Bigger than the game

BY MIKE WARREN
MARSHFIELD – Before the Marshfield Tigers and St. Croix Central girls basketball teams squared off Dec. 17 at Marshfield High School, they teamed up to donate fleece tie blankets to pediatric patients at the Marshfield Medical Center.

“Team building is kind of like your foundation,” said Marshfield Head Coach Taylor Varsho, after the donation was made. “If your team gets along, if your team’s in it for one common goal, that’s how you build, and you can’t build upwards if you don’t have that foundation. So, the girls that came in and did the tie blankets on a Sunday afternoon just goes to show the commitment level,” Varsho added. “They want to be around each other. They want to build that culture here. So, what a great opportunity for us to give back to the community, to give back to people in need, and to have another team wanting to do that with us.”
The St. Croix Central Panthers aren’t just any other team. Their head coach has a history with Taylor and the Varsho family.
“Taylor and I have been friends for quite a while, and we just stayed in contact, and we have a lot of similar basketball philosophies, as well as ‘What the Game is About’ philosophies, and it’s about things way bigger than the game of basketball,” said Panthers Head Coach Holly Spoo. “So, we’ve just kind of been in contact about wanting to get something together, so we set up the game, and then we wanted to do something together as a team that’s more than basketball,” Spoo added.
Ahead of her team’s visit, Spoo and her wife Kelly McNamara reached out to the Marshfield Medical Center about possible volunteer or service opportunities, and that’s when the tie blanket idea came up.
“When Holly and Taylor talked about setting this up, it was about more than basketball,” McNamara said. “One of the things that we’re really trying to instill in the program and in these young women is that basketball is one component of it, but the life skills, the communication skills, the team building, the ability to help somebody out when they need help is really what we want them to get out of their high school basketball career experience, and being able to give back to a community that we’re coming to visit is part of that,” added McNamara. “The tie blankets, the kids love to make them. They can talk, and they can socialize. It doesn’t require a ton of thinking, but it also is something that comes together fairly easy and it’s a pretty cool product to have at the end of the day. They’ll give tie blankets to each other as gifts, so being able to make them and then give them to the pediatric unit here in Marshfield was just something that…this isn’t just a trip to come play basketball. It’s to get to know other kids. It’s to give something back to the community that we’re visiting. That was super important to the program.”
Each team donated 15 blankets, after having breakfast together as a group at Melody Gardens.
“Holly and I go back to when I played in high school,” Varsho recalls. “She kind of helped me with the whole recruiting process and getting my name out there, being from central Wisconsin, never playing on a travel AAU team. I really took pride in being a three-sport athlete here at the high school, and Holly helped me with that recruiting process. It’s all about connections when you wanna go play at the next level.
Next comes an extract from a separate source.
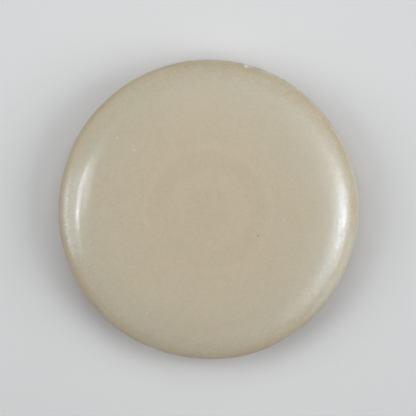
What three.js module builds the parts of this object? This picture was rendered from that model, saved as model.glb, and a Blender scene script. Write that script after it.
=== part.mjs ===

Holly has a ton of knowledge in the game. She is a phenomenal coach and really building the program in St. Croix. So, she asked me last year, ‘Hey, would you wanna play?’ I said, ‘Absolutely. Why not have a team-building opportunity?’ It’s just a great community connection to building two teams. And this is bigger than the game of basketball – donating tie blankets, which is something small, but to people that are in need is a huge thing. So, ‘Bigger than the game’ is the quote for the day.”
Taylor knew of Spoo through her college basketball career at UW-Oshkosh – the same school her father, Gary Varsho, played his college baseball.
By the way, the Tigers won the game, 61-41, to start the season 8-0. Dani Minsaas led Marshfield with 26 points. Ayana Bousum added 16.